=== WHAT YOU HAVE TO DO ===
Keep only the lines of the data below that contain "from", and copy them.

=== RECORDED DATA ===
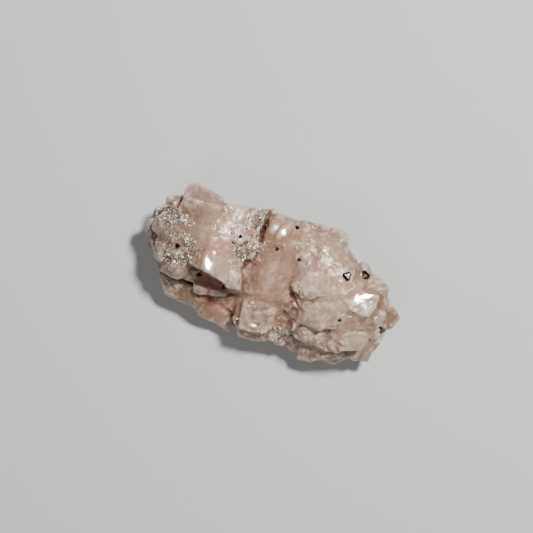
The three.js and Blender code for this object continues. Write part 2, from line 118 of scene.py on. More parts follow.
# The display side's rhombs. Each row: name, the four corners (x, y, z) of its face
# counter-clockwise from above, thickness, crown and roundness.
LEFT_LUMP = (
    ("tablet", (-12.9, 3.3, 8.6, -9.0, 3.6, 9.9, -7.9, 6.5, 8.7, -13.3, 6.7, 7.4), 2.4, 0.2, 0.75),
    ("tablet_foot", (-13.15, 2.1, 7.6, -11.0, 2.0, 8.8, -10.9, 4.6, 9.9, -12.9, 4.4, 8.3), 2.5, 0.1, 0.1),
    ("left_saddle", (-9.5, -3.0, 8.6, -7.0, -3.0, 10.6, -7.2, 5.2, 10.4, -11.4, 4.6, 9.1), 4.0, 0.3, 0.15),
    ("right_saddle", (-7.7, -2.7, 10.8, -3.5, -3.5, 8.9, -2.65, 6.8, 8.0, -7.6, 5.6, 10.3), 4.0, 0.4, 0.08),
    ("groove_terrace", (-5.4, 0.6, 9.9, -2.3, 0.3, 8.8, -2.1, 3.1, 8.9, -5.2, 3.0, 10.1), 2.0, 0.2, 0.2),
    ("top_terrace", (-5.0, 3.7, 9.8, -2.9, 3.5, 8.9, -2.85, 6.2, 8.4, -4.8, 6.1, 9.4), 2.0, 0.15, 0.25),
    ("lower_tip", (-4.3, -3.8, 9.2, -2.3, -3.5, 8.2, -2.8, -1.3, 8.9, -4.5, -1.2, 9.9), 2.2, 0.15, 0.35),
    ("striped_tip", (-2.9, -2.3, 7.6, -2.2, -2.9, 7.0, -2.1, -1.2, 7.4, -3.1, -0.9, 8.2), 1.5, 0.1, 0.1),
    ("left_fringe", (-14.3, 2.3, 6.6, -13.05, 2.0, 7.6, -13.0, 4.9, 7.2, -14.2, 4.5, 6.0), 3.0, 0.15, 0.2),
    ("left_back", (-15.6, 0.9, 4.0, -14.1, 1.2, 5.6, -13.7, 4.0, 5.4, -14.6, 3.9, 4.2), 2.5, 0.2, 0.2),
    ("left_knob", (-15.1, -0.7, 6.4, -12.0, -0.9, 8.0, -11.7, 2.2, 8.0, -14.9, 2.1, 6.6), 3.5, 0.4, 0.45),
    ("left_end", (-15.7, -1.5, 4.2, -14.7, -1.4, 5.6, -14.8, 0.75, 6.0, -16.1, 0.4, 4.4), 2.2, 0.2, 0.6),
    ("left_step", (-14.2, -3.3, 4.2, -13.4, -2.6, 5.4, -14.2, -0.9, 5.6, -15.25, -1.6, 4.2), 2.2, 0.15, 0.2),
    ("lower_left", (-14.0, -3.6, 5.8, -12.1, -4.1, 6.6, -11.9, -0.6, 7.8, -14.2, -0.4, 6.2), 3.0, 0.3, 0.3),
    ("sugary_bench", (-12.2, -2.9, 7.5, -8.9, -2.9, 8.2, -9.6, 0.5, 9.2, -12.3, 0.3, 8.1), 3.0, 0.2, 0.1),
    ("tan_face", (-12.2, -0.5, 7.9, -9.8, -0.8, 9.2, -10.9, 2.4, 9.2, -13.1, 2.2, 7.9), 2.5, 0.1, 0.1),
    ("lower_knob", (-12.3, -5.0, 5.8, -9.6, -5.5, 6.4, -8.6, -2.7, 7.9, -12.2, -2.7, 7.3), 3.5, 0.4, 0.4),
    ("lower_rhomb", (-9.5, -5.3, 5.8, -7.7, -4.75, 6.0, -7.5, -3.0, 7.2, -9.1, -3.3, 7.4), 2.5, 0.1, 0.1),
    ("low_corner", (-11.0, -7.3, 2.9, -7.4, -7.4, 3.2, -7.4, -5.2, 5.3, -12.6, -5.0, 4.4), 2.8, 0.25, 0.3),
)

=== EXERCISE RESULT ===
The three.js and Blender code for this object continues. Write part 2, from line 118 of scene.py on. More parts follow.
# counter-clockwise from above, thickness, crown and roundness.